I am replacing the MS Zoning abbreviations to make them more human readable. 

In [61]:
month_replacement_values = {
    1 : 'January',
    2 : 'February',
    3 : 'March',
    4 : 'April',
    5 : 'May',
    6 : 'June',
    7 : 'July',
    8 : 'August',
    9 : 'September',
    10 : 'October',
    11 : 'November',
    12 : 'December',
}

In [62]:
kaggle_data['Mo Sold'].replace(month_replacement_values, inplace = True)

In [63]:
kaggle_data['Mo Sold'] = kaggle_data['Mo Sold'].astype('object')
kaggle_data['Yr Sold'] = kaggle_data['Yr Sold'].astype('object')
kaggle_data['Full Bath'] = kaggle_data['Full Bath'].astype('object')
kaggle_data['Half Bath'] = kaggle_data['Half Bath'].astype('object')
kaggle_data['Exter Qual'] = kaggle_data['Exter Qual'].astype('object')
kaggle_data['Exter Cond'] = kaggle_data['Exter Cond'].astype('object')
kaggle_data['Overall Qual'] = kaggle_data['Overall Qual'].astype('object')
kaggle_data['Overall Cond'] = kaggle_data['Overall Cond'].astype('object')
kaggle_data['Garage Cars'] = kaggle_data['Garage Cars'].astype('object')
kaggle_data['Bedroom AbvGr'] = kaggle_data['Bedroom AbvGr'].astype('object')
kaggle_data['Kitchen AbvGr'] = kaggle_data['Kitchen AbvGr'].astype('object')
kaggle_data['TotRms AbvGrd'] = kaggle_data['TotRms AbvGrd'].astype('object')
kaggle_data['Fireplaces'] = kaggle_data['Fireplaces'].astype('object')
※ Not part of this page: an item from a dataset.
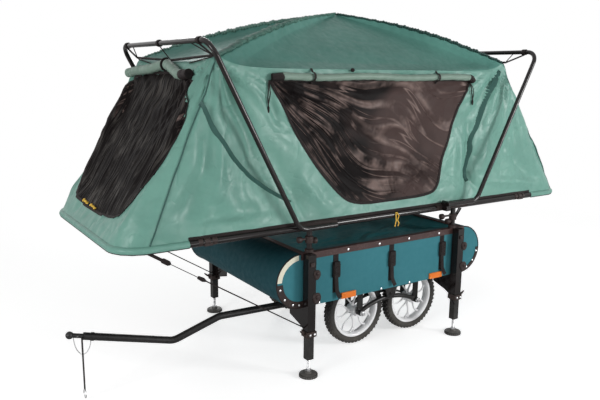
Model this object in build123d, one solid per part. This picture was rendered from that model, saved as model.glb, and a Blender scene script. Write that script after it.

I am converting the categorical numerical data into objects.

In [64]:
kaggle_data.drop(['Garage Yr Blt'], axis=1,inplace = True)
kaggle_data.drop(['Fireplaces'], axis=1,inplace = True)

I am dropping the Garage Yr Blt column, as it is extraneous since most houses have their garages constructed when they are constructed, thus rendering the column redundant. Additionally, I am dropping the Fireplaces column, as I believe it is extraneous as well 

In [65]:
kaggle_data['Overall Qual'].replace([1, 2, 3], 'Bad',inplace = True)
kaggle_data['Overall Qual'].replace([4, 5, 6, 7], 'Good',inplace = True)
kaggle_data['Overall Qual'].replace([8, 9, 10], 'Excellent',inplace = True)
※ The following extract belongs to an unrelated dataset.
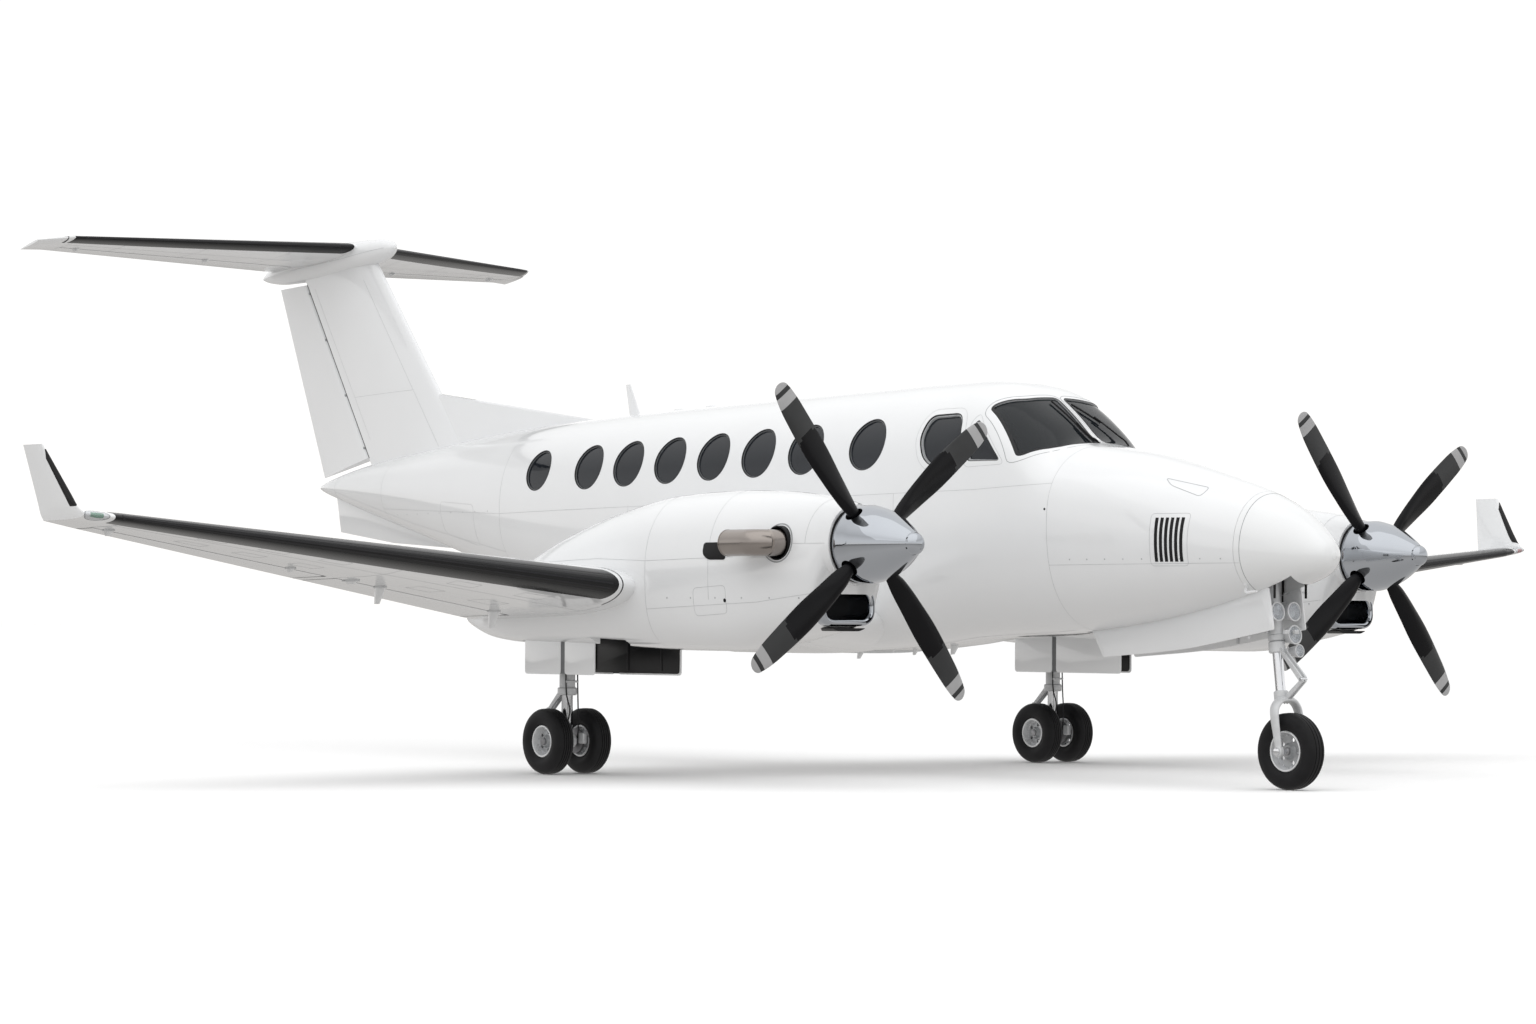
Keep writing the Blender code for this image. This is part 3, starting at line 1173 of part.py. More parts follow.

kaggle_data['Overall Cond'].replace([1, 2, 3], 'Bad',inplace = True)
kaggle_data['Overall Cond'].replace([4, 5, 6,7], 'Good',inplace = True)
kaggle_data['Overall Cond'].replace([8, 9, 10], 'Excellent',inplace = True)

This takes the categorical variables of Overall Qual and Overall Cond and converts them into three distinct categories. 

Thus, I have replicated all of the data cleaning that I have done to the training data with regards to the test data. 

In [66]:
kaggle_dummies = pd.get_dummies(kaggle_data)

In [67]:
training_dummies = pickle.load(open("../datasets/training_data_cleaned_X.pkl", 'rb'))

In [68]:
for i in set(training_dummies.columns.difference(kaggle_dummies.columns)):
    kaggle_dummies[i] = 0
    

In [69]:
kaggle_dummies.drop(set(kaggle_dummies.columns.difference(training_dummies.columns)),1, inplace=True)

In [70]:
kaggle_dummies = kaggle_dummies[training_dummies.columns]

In [71]:
threshold = VarianceThreshold(.05)
training_threshold = threshold.fit_transform(training_dummies)
kaggle_threshold = threshold.transform(kaggle_dummies)

In [72]:
training_threshold_ss = ss.fit_transform(training_threshold)
kaggle_threshold_ss = ss.transform(kaggle_threshold)

In [73]:
ridge_final = RidgeCV(cv=5)
ridge_final.fit(training_threshold_ss, y)

RidgeCV(alphas=array([ 0.1,  1. , 10. ]), cv=5, fit_intercept=True,
    gcv_mode=None, normalize=False, scoring=None, store_cv_values=False)

This fits the Ridge Regression model with 5 cross validation sets using my training data and sale price. 

In [74]:
predictions = ridge_final.predict(kaggle_threshold_ss)

This generates a list of predictions using my kaggle data as the predictor variables. 

In [75]:
kaggle_submissions = pd.DataFrame(predictions, index=kaggle_data.index, columns=['SalePrice'])
kaggle_submissions.sort_index(inplace=True)
kaggle_submissions.to_csv('../datasets/kaggle_submission.csv')

This creates the csv I will submit to Kaggle.

Thus, I have successfully applied the production model to my kaggle data and generated a csv of predictions to submit.